The linked rifting and faulting processes are also important in bringing the deep mantle rocks to the surface of the Mid-Atlantic Ridge. During long periods of spreading that are not associated with volcanic activity, the crust is extensively thinned—there are not any volcanic flows to cover it. It seems amazing, but along many portions of the Mid-Atlantic Ridge peridotites are commonly exposed right within the axial valley! Some researchers suggest that along this ridge, as much as 20% of the rocks exposed on the surface of the seafloor are mantle rocks.

Discovery 3. Spreading of the Mid-Atlantic Ridge and circulation of seawater to depth causes severe extension of the crust, resulting in the formation of large faults and fissures, and modification of the chemistry and composition of the rocks that make up the crust and upper mantle.

Serpentinites: Because the minerals that comprise the mantle were initially formed at much higher temperatures and pressures, these rocks are highly susceptible to alteration. Even at room temperature and pressure, new minerals will replace the minerals in peridotites if they are bathed in water. The mineral that forms when olivine undergoes alteration is a magnesium-rich mineral called serpentine. Serpentine is sort of a garbage can in terms of the chemicals it can be made of (it takes chemicals from both the rock as well as the fluid), such that there are actually three different kinds of serpentine minerals with different structures. You may know one of them as asbestos. However, in submarine systems, the most common serpentine mineral is called chyrsotile, which has a general formula Mg3Si2O5(OH)4. One important thing to notice is that this new mineral that is formed after olivine, includes a bunch of WATER as OH groups. We will discuss this more in the chemistry section, but this results in a 20-40 % positive change in the volume of the peridotites!! And may be one reason that the mountain that comprises the Atlantis Masssif is so tall (only 700 m below the surface of the ocean).

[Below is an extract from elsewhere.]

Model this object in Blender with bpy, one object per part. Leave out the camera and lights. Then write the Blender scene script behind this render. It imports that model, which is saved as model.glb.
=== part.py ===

Because the peridotites start out with so much olivine, and olivine alters easily to serpentine, most mantle rocks that we recover do not have much olivine left. Usually the rocks are altered to 80% or greater serpentine minerals and, therefore, we call these altered mantle rocks serpentinites.

Serpentinites are altered mantle rocks that contain abundant serpentine minerals. They are common along slow-spread systems like the Mid-Atlantic Ridge, and they are very common near the outer surfaces of the Atlantis mountain. Serpentinites contain very large volumes of water and their formation results in a positive volume change of 20-40%. This process may result in the elevated topography right at the southern lip of the summit. Because the Atlantis mountain contain mostly peridotite and is of much different composition than basalts and slower cooled counterparts (i.e. gabbros), the fluids that circulate beneath Lost City have dramatically different compositions than black smokers.